Thanks for the response MyBigToy, when you say a "tight" converter I take it you mean it has a high level of fluid coupling during lower RPM than its actual lockup value ? so that it doesnt slip excessively until the lockup RPM is reached, thereby giving a normal level of drivability when not driving like a madman i.e. 1000-2000rpm normal cruising around or when the gas tank is on "empty" and your trying to get to the nearest station. ( the subaru I changed the TC on had I guess what would be called an open TC ) basically the car didnt move till you hit around 3500rpm then banged into drive and shot of like a scalded cat.. I really do not want that in a truck and would like to keep the ability to drive sedately in most cases..
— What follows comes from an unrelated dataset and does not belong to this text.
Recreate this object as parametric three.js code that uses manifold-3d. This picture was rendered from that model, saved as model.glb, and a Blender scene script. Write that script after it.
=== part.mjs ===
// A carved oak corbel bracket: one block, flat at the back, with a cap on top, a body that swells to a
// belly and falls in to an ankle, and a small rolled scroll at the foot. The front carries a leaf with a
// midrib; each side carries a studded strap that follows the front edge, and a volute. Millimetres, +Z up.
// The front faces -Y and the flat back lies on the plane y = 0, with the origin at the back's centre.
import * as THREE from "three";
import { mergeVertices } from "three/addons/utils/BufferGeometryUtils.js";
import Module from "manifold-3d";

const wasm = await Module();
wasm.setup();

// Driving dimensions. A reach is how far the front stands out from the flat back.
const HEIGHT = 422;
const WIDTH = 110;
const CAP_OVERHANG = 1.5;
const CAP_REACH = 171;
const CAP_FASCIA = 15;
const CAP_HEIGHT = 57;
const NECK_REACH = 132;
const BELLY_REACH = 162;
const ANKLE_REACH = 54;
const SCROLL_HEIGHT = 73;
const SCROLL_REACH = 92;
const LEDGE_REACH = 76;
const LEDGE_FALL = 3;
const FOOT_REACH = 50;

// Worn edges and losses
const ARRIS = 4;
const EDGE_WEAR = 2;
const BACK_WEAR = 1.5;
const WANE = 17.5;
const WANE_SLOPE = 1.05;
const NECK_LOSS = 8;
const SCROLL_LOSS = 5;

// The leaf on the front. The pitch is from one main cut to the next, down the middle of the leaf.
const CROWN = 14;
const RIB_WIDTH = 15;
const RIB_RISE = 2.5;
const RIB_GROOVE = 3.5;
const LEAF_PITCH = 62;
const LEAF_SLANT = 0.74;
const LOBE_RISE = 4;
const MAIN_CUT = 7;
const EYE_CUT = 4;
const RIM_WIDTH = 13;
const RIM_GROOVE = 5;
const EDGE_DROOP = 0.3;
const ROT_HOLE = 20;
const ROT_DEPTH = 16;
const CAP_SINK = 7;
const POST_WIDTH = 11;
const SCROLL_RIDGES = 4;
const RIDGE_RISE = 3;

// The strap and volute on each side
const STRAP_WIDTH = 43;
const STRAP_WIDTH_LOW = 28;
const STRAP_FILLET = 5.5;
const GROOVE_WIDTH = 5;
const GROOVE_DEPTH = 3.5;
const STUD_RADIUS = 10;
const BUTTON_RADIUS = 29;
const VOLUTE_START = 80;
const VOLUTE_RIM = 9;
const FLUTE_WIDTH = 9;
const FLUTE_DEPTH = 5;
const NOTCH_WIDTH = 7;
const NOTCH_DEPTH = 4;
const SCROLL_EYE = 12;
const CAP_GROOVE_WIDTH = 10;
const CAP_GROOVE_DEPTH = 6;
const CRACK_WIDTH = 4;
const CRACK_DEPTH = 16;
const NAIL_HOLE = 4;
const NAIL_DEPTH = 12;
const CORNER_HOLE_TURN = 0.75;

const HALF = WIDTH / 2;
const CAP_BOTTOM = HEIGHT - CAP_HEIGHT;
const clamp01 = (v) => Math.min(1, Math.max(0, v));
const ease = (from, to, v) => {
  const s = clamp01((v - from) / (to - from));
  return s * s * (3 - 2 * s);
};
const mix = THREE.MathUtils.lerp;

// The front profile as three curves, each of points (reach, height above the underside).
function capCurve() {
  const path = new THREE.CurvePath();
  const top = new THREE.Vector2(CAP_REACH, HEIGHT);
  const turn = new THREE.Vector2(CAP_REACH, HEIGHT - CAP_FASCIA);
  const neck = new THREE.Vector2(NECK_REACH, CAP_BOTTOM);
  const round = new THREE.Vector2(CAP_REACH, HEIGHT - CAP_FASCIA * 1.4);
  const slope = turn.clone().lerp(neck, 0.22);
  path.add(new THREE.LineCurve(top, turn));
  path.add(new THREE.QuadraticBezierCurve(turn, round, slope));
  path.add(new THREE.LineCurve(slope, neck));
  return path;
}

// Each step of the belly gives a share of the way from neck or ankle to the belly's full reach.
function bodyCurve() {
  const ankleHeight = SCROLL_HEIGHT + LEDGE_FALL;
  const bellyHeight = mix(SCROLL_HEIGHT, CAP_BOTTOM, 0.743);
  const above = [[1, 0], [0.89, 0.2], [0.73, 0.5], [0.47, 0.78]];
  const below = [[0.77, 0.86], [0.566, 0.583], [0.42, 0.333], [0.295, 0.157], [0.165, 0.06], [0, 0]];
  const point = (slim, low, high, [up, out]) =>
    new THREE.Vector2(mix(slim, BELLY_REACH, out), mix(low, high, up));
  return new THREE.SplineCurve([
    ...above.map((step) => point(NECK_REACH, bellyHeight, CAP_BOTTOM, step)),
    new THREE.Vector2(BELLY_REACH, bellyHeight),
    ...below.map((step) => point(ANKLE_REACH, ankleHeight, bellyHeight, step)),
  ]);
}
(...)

Ive seen mention of using a TC out of a wrecked 6cylinder Trailblaser as a cost effective option is this viable or would the results be disapointing ?
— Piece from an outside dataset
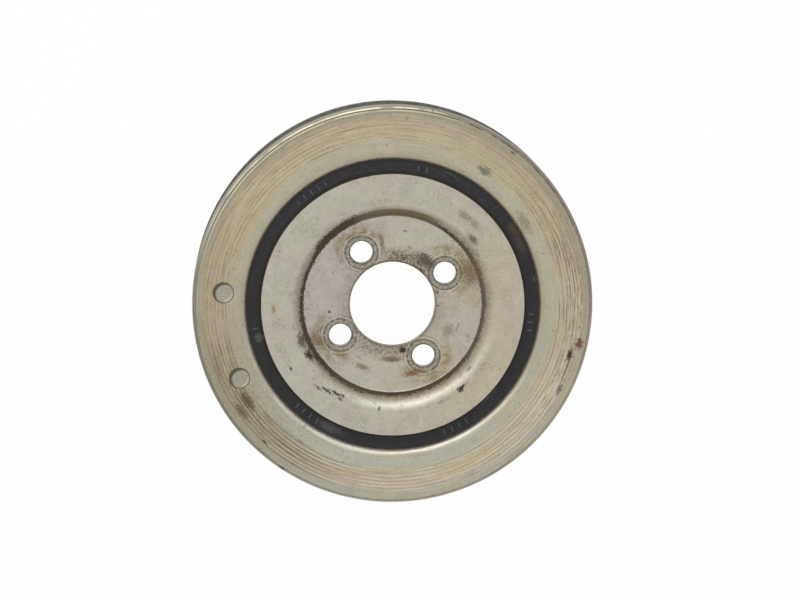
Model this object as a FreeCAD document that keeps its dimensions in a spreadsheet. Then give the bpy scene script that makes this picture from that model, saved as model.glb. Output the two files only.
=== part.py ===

How DIY is changing the TC on an AVY ? I have a driveway but the garage is too small to work on the truck inside, as Ive said Ive done this swap on a subaru but havent messed with the truck yet and of course everything is a good bit bigger and heavier to deal with, im gonna look around for a "how to" for TC replacement and see if its something I'm willing to try on my daily driver
Regarding programmers, im definately not an expert on this and have never personally used one, I did however have the ECU in the subaru postal remapped and know some of the theory behind engine fuel & ignition mapping & did the soldering of a new eprom into existing ECU myself so im not scared of messing with things I probably shouldnt..
I have heard good thing about Nelson performance and their postal maps ( you tell them your mods and make up a remap accordingly ) and some bad things about the limitations of DIY programmers
is the Predator you mentioned better than the rest and could have the same results as a legit job from the likes of Nelson ?

Thanks again for the feedback really appreciate it,

SS
 
I ran a converter out of a 6 cylinder trailblazer before putting in my Circle D.  It was noticeably different than the original but I decided I wanted more.

As to whether changing it would be a DIY for you - I'm guessing it would be.